Ich mache mir Sorgen. Es begann mit einer scheinbar "normalen" Bestellung von Active-Omega 3 Kapseln, die ich hier bestellt habe: Active Omega-3.
Mir ging es gesundheitlich schlecht, ich war naiv, etc..

Wie vereinbart bekam ich eine Probepackung, für die ich das Porto bezahlte. Jetzt habe ich unaufgefordert einen Monatsbedarf zugeschickt bekommen. Die Firma bekam ein Kündigungsmail (Musterbrief mit rechtlichen Hinweisen etc...), die Tabletten werde ich zurückschicken.

Vor Mahnungen, Anwaltsbriefen Inkassobriefen fürchte ich mich nicht ABER:
Ich war so blöd, denen meine Bankdaten mit der Überweisung des Portos zu geben!!! 
Ist passiert. Reue und Zähneknirschen hilft nicht weiter.

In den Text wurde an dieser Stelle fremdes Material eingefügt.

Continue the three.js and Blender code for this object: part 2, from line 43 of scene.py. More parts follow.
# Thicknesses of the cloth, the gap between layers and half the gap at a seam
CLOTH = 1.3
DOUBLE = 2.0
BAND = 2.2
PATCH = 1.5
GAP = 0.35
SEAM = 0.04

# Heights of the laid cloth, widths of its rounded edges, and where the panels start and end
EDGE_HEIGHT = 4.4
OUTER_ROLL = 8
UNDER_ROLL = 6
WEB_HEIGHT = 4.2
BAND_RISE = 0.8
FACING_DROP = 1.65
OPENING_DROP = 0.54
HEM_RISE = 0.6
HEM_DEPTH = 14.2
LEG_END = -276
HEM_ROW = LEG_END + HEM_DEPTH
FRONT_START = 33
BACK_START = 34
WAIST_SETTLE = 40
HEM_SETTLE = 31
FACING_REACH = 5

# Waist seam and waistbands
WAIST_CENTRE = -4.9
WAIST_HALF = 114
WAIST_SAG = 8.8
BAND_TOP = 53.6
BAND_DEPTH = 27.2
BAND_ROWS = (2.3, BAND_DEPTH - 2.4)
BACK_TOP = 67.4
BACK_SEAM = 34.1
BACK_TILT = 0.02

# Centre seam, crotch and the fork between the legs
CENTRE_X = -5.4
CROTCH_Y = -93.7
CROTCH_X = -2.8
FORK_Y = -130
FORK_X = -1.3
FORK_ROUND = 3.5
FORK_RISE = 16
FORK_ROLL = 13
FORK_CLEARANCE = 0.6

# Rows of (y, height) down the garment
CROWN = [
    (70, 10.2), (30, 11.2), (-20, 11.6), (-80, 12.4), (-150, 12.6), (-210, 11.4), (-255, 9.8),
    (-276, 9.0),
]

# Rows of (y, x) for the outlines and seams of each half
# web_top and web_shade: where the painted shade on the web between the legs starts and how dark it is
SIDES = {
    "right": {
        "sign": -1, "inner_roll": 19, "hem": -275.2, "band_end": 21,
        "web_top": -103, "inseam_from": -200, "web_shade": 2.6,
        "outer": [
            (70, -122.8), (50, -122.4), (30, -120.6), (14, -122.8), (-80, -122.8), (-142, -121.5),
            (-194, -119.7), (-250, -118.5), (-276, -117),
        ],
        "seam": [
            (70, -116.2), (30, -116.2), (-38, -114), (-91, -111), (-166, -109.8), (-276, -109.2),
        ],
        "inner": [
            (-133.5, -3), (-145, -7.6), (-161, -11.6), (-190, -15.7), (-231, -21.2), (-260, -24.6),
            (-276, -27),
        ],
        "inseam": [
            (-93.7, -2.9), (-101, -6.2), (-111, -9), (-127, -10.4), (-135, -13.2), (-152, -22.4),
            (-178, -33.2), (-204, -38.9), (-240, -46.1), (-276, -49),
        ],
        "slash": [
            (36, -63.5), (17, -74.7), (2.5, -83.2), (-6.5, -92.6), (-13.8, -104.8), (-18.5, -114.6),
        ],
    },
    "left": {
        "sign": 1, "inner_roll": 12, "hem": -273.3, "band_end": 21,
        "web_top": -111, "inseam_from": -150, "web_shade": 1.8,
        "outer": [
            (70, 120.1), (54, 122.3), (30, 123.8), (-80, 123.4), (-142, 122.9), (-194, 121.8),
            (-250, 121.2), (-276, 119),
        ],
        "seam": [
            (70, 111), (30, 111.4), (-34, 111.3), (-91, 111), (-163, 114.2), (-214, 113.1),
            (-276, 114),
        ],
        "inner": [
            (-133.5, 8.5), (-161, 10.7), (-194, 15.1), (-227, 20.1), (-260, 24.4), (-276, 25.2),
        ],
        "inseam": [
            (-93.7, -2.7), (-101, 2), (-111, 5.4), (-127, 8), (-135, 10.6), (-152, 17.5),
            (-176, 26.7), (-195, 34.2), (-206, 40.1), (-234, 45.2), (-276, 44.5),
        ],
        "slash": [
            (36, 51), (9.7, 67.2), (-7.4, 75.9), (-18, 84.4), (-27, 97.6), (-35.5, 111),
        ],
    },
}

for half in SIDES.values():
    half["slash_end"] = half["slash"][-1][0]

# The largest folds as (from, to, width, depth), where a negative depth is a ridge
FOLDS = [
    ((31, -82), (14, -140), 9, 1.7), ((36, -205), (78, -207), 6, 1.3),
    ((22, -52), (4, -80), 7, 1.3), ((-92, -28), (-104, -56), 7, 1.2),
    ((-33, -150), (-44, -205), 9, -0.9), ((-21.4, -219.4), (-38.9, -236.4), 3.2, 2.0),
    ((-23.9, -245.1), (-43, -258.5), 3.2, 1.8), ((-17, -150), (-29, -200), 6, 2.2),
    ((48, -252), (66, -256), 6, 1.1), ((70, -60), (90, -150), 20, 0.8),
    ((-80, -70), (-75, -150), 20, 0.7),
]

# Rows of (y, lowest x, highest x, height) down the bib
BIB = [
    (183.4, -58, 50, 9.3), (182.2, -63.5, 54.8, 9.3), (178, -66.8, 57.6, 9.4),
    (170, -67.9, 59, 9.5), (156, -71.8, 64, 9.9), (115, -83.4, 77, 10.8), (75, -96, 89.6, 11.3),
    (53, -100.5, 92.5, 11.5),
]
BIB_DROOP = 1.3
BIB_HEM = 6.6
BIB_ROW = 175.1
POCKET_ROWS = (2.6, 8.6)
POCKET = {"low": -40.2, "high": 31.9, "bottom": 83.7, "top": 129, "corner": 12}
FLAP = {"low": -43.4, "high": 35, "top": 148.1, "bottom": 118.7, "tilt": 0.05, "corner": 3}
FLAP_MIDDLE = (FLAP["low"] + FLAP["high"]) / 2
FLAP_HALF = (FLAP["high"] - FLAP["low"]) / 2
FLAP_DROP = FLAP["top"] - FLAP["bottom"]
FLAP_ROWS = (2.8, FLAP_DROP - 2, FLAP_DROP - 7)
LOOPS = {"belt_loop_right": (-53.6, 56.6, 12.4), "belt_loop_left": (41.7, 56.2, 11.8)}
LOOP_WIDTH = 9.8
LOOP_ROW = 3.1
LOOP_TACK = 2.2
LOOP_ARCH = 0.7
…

Ich habe meiner Bank geschrieben, dass ich abgesehen von amazon KEINE Firma außerhalb Österreichs autorisiert habe, von meinem Konto abzubuchen.
Ich habe der Bank die "verdächtigen" Bankdaten gemailt, aber wenn die nicht ganz blöd sind, wechseln sie einfach die Bank oder das Konto...
Spiele schon mit dem Gedanken, mir eine andere Kontonummer geben zu lassen...

Was soll ich tun?

Das nächste Mal klüger sein, klar. Aber im konkreten Fall? 

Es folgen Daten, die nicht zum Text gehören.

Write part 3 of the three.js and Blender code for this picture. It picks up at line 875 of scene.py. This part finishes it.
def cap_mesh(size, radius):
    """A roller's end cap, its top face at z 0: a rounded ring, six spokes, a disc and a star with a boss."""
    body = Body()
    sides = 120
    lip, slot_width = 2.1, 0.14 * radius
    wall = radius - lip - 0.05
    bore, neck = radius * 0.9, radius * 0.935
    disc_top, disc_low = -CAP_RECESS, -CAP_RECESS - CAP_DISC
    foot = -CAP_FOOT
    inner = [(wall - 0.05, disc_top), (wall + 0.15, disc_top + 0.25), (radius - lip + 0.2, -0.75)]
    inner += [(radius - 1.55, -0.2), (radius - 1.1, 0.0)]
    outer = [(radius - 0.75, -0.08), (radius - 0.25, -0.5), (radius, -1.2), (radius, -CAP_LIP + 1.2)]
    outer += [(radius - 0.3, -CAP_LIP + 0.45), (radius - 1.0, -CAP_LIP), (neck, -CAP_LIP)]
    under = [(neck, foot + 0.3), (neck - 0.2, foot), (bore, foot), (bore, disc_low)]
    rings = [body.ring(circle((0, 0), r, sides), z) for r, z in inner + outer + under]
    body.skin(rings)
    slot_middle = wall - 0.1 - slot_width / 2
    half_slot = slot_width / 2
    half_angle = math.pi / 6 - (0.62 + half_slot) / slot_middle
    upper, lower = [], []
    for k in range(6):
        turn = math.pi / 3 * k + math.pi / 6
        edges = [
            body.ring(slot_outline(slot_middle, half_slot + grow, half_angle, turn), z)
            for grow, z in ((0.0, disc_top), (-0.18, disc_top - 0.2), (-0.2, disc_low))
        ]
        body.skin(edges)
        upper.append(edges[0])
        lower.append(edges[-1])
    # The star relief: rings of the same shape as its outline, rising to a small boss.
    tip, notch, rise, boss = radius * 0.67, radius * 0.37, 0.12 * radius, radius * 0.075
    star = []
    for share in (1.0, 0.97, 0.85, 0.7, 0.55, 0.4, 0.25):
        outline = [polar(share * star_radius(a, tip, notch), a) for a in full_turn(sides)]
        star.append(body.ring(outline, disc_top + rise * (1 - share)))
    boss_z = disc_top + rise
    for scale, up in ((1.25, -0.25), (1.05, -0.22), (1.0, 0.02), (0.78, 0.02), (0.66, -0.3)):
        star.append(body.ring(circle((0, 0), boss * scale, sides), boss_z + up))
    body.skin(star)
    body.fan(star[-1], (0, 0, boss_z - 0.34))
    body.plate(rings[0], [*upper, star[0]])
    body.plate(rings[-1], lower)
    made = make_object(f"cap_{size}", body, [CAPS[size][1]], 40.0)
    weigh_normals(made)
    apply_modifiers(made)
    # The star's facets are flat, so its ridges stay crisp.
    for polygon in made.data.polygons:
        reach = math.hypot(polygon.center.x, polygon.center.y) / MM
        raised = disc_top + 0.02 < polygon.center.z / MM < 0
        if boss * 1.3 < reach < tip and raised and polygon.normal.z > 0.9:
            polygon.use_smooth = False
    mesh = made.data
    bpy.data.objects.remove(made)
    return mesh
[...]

Vielen Dank für eure Hilfe!
Liebe Grüße,

naiv[/noparse]


----------



## wesir (11 Juli 2010)

*AW: Unseriöse Firma hat meine Bankdaten!*

Kühlen Kopf bewahren und eigenes Konto beobachten Ggf unberechtigt abgebuchte Summen stornieren.Sowas ist schon ganz anderen Leuten passiert:Es wäre natürlich schlecht,wenn die Bankdaten weiter verkauft werden.Dann mit der Bank reden,was 
abgebucht werden darf.  >lg vom wesir<


----------